Proposed tax increase targets tobacco users in Missouri
Lots of those who have smoked for years will tell you they're trying to quit, but a proposed tobacco tax increase will not be what helps them kick the habit.
"For one thing the extremity of it," said smoker Eric Johnson.
Johnson also works at his father's tobacco shop, Don Johnson's Tobacco World in Springfield. He is concerned about the potential jump from 17 cents, the lowest in the nation, up to 77 cents.
"They're (smokers) not getting any more money from working or social security or disability, so it's going take its toll on them, but I think they'll still smoke," he said.
Voters in November will decide whether to tax smokers more. The proposed increase is meant to generate some $300 million a year for early childhood health and education programs.
"That will provide for the 21,000 kids we've got in Greene County that are under the age of preschool age," said Gerry Lee, a Springfield Public School Board member.
The funds would provide support during the most pivotal time of learning.

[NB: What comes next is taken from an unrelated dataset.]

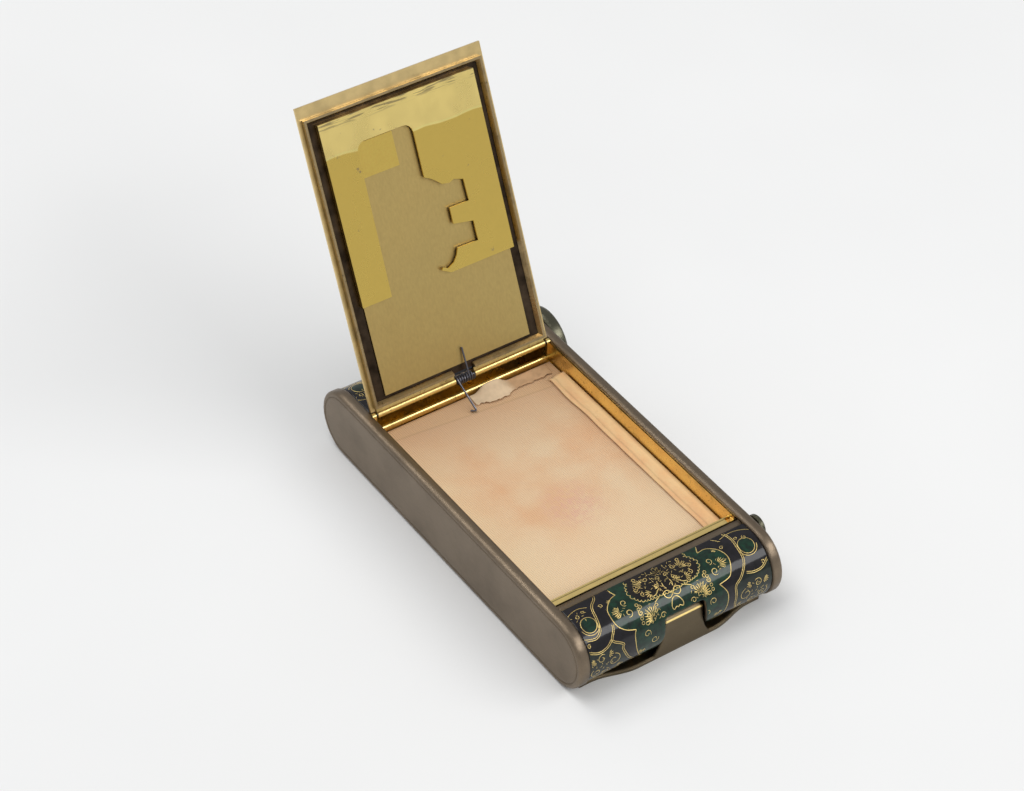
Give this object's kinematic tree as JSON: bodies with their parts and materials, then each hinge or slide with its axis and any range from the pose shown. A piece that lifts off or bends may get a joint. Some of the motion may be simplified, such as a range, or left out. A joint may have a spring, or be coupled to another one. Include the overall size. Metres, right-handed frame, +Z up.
{
  "type": "vanity case",
  "caption": "Slim round-ended vanity case with enamelled ends, a spring-hinged lid standing open, a gilt powder well under gauze and a push button.",
  "frame": {"origin": "middle of the closed case's footprint, on its flat underside", "axes": "+X towards the push button, +Y from the thumb notch towards the hinge, +Z up"},
  "size_m": [0.0512, 0.1026, 0.0733],
  "materials": {
    "left_cap": "oxidised bronze",
    "right_cap": "oxidised bronze",
    "enamel_shell": "gloss enamel with gold lines",
    "base_cover": "satin",
    "gilt": "worn gilding",
    "gauze": "powdered silk gauze",
    "tape": "matte tape",
    "torn_paper": "torn thin paper",
    "lid_plate": "gloss enamel outside, brass inside",
    "lid_frame": "worn gilding",
    "lid_panel": "dull satin",
    "lid_cut_sheet": "bright satin",
    "steel": "dark spring steel",
    "barrel_knob": "dark bronze",
    "push_button": "dark bronze"
  },
  "bodies": {
    "case": {"left_cap": "left_cap", "right_cap": "right_cap", "front_end_shell": "enamel_shell", "rear_end_shell": "enamel_shell", "base_cover": "base_cover", "powder_well": "gilt", "gauze_sifter": "gauze", "side_tape": "tape", "torn_paper": "torn_paper", "hinge_rod": "steel", "hinge_spring": "steel", "barrel_knob": "barrel_knob"},
    "lid": {"lid_plate": "lid_plate", "lid_frame": "lid_frame", "lid_panel": "lid_panel", "lid_cut_sheet": "lid_cut_sheet", "lid_patch": "lid_cut_sheet", "hinge_leaf_left": "gilt", "hinge_leaf_right": "gilt", "spring_upper_leg": "steel"},
    "button": {"push_button": "push_button", "latch_bar": "gilt"}
  },
  "joints": [
    {"name": "lid_hinge", "type": "hinge", "parent": "case", "child": "lid", "pos_m": [0, 0.03005, 0.01455], "axis": [1, 0, 0], "range_deg": [0, 114.6], "stiffness_Nm_per_rad": 0.004, "springref_deg": -17.19},
    {"name": "button_press", "type": "slide", "parent": "case", "child": "button", "axis": [-1, 0, 0], "range_m": [0, 0.0005], "stiffness_N_per_m": 600, "springref_m": -0.001}
  ]
}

Backers point out it will be allocated by county and project based on plans put forth from different districts.
"That's one of the benefits of it is local control will determine how that's spent," Lee said.
Health statistics show smokers put a major strain on health care system increasing costs for everyone, thus the tax, but critics see it as an unfair burden for a small number of people.
"They're already spending at a minimum $25 a carton, you know, a week, and that's $100 a month, and some of these people are living on $800, $900 a month," Johnson said.
There are lawsuits in play right now challenging the ballot issue itself.
One of them questions the wording.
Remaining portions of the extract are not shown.